The photography exhibition “A Hidden Genius: Finding Vivian Maier” presented at Today Art Museum, with 83 meticulously curated images, unveils this figure who documented life of the unprivileged, searched for the Self in shadows, and contemplated in mirrors. She acknowledged the values of individuals, showed solicitude toward the bottom of society and outsiders, passionate for politics and news, and consistently documented the common people of her times.
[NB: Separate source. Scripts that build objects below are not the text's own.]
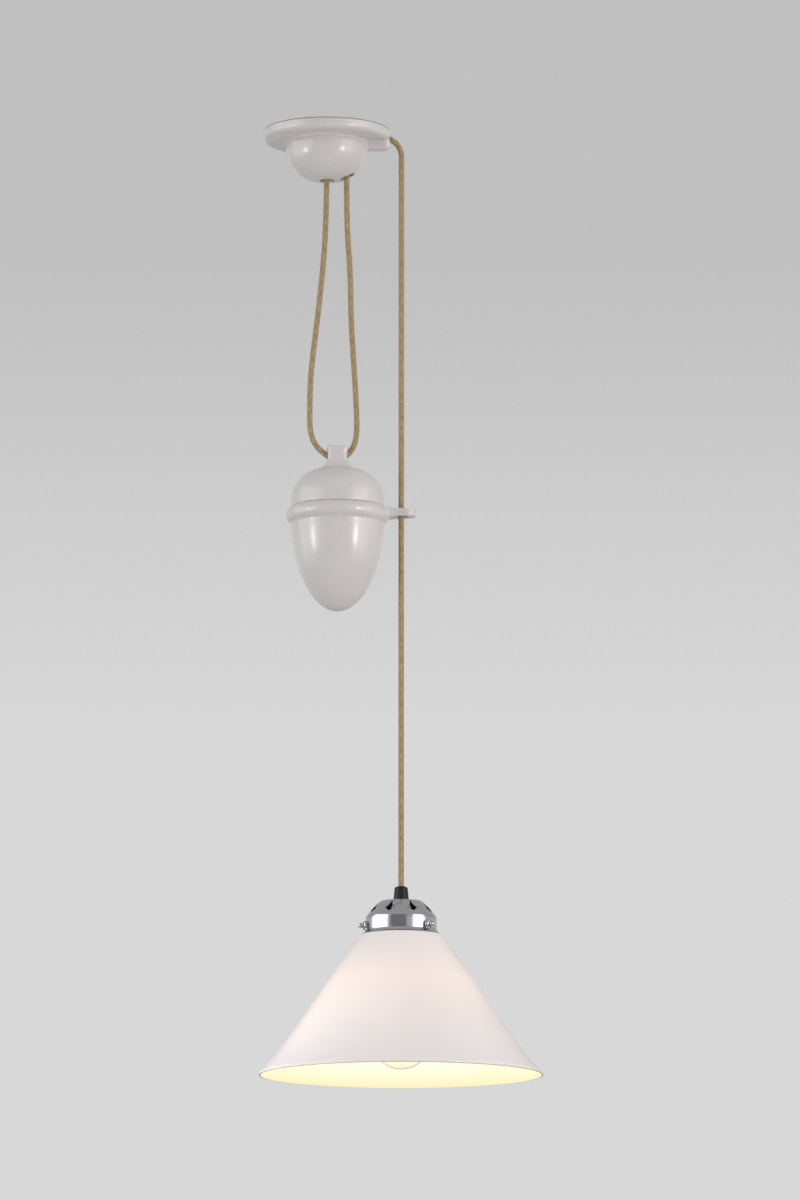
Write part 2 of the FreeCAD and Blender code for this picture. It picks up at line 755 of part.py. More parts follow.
def earth_screw():
    head = under_plate - 2 * seat_gap - washer_t
    screw = rod(earth_screw_r, (earth_x, earth_y, head), (earth_x, earth_y, -seat_gap))
    screw = screw.fuse(rod(2 * earth_screw_r, (earth_x, earth_y, head - 2.4), (earth_x, earth_y, head)))
    for turned_by in (0, 90):
        slot = block(earth_x - 3, earth_x + 3, earth_y - 0.4, earth_y + 0.4, head - 2.4, head - 1)
        slot.rotate(FreeCAD.Vector(earth_x, earth_y, 0), FreeCAD.Vector(0, 0, 1), turned_by)
        screw = screw.cut(slot)
    return screw


def earth_washer():
    top = under_plate - seat_gap
    return tube(2.2 * earth_screw_r, earth_screw_r + hole_clear, (earth_x, earth_y, top - washer_t),
                (earth_x, earth_y, top))


# ---- counterweight ----------------------------------------------------------------------------------
def body_radius(z, inset=0.0):
    """Radius of the counterweight's egg at that height."""
    share = (z - band_z) / (body_depth - inset)
    return (body_r - inset) * math.sqrt(1 - share**2)


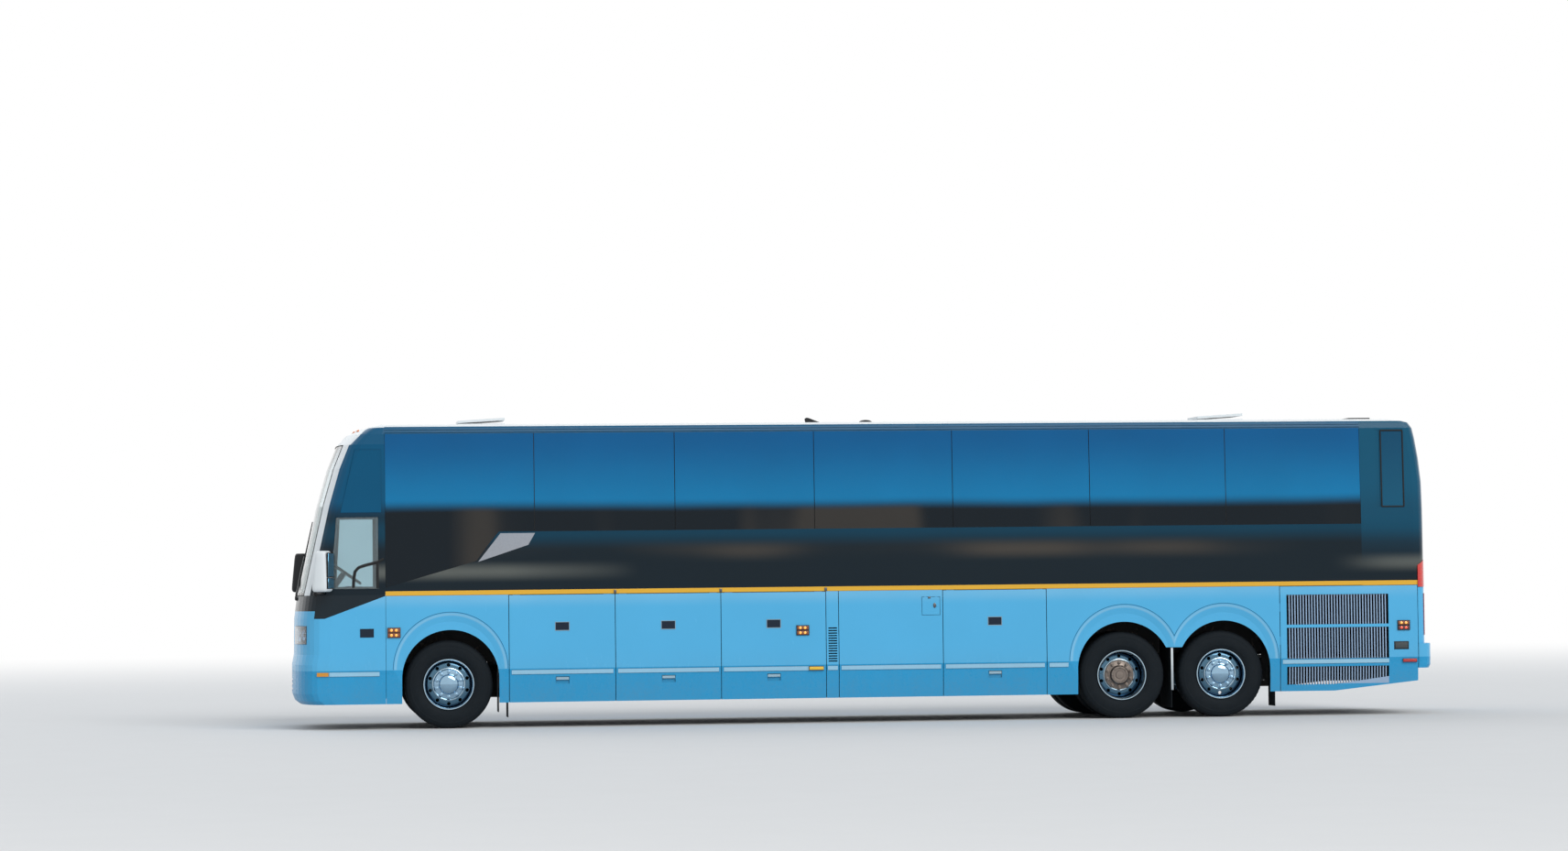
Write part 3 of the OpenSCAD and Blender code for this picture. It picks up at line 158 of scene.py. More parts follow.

These works, depicting her image, are traces that lead to who she was as well. Furthermore, the mirrors in the self-portraits cast light on greater narratives of the rapidly developing American post-World War II metropolis, and masses who would have not been seen on film. Reflections on flat mirrors and irregular surfaces are reenactments of her personal exploration, filled with vitality and thoughts.
Reflections convey the ways of sight and thought. Comfort is sought through photography, in a spiritual world of mystery and solitude, and experiences are found in these greater moments and small delights. In an audio recording, Vivian commented that “We have to make room for other people. It’s a wheel – you get on, you go to the end, and someone else has the same opportunity to go to the end, and so on, and somebody else takes their place. There’s nothing new under the sun.”
Life is but a journey of passengers. Independent contemplations, keen observations, and insightful imagery are always precious in everyday life. Vivian was a lone genius, resonated by all, by you, and by me.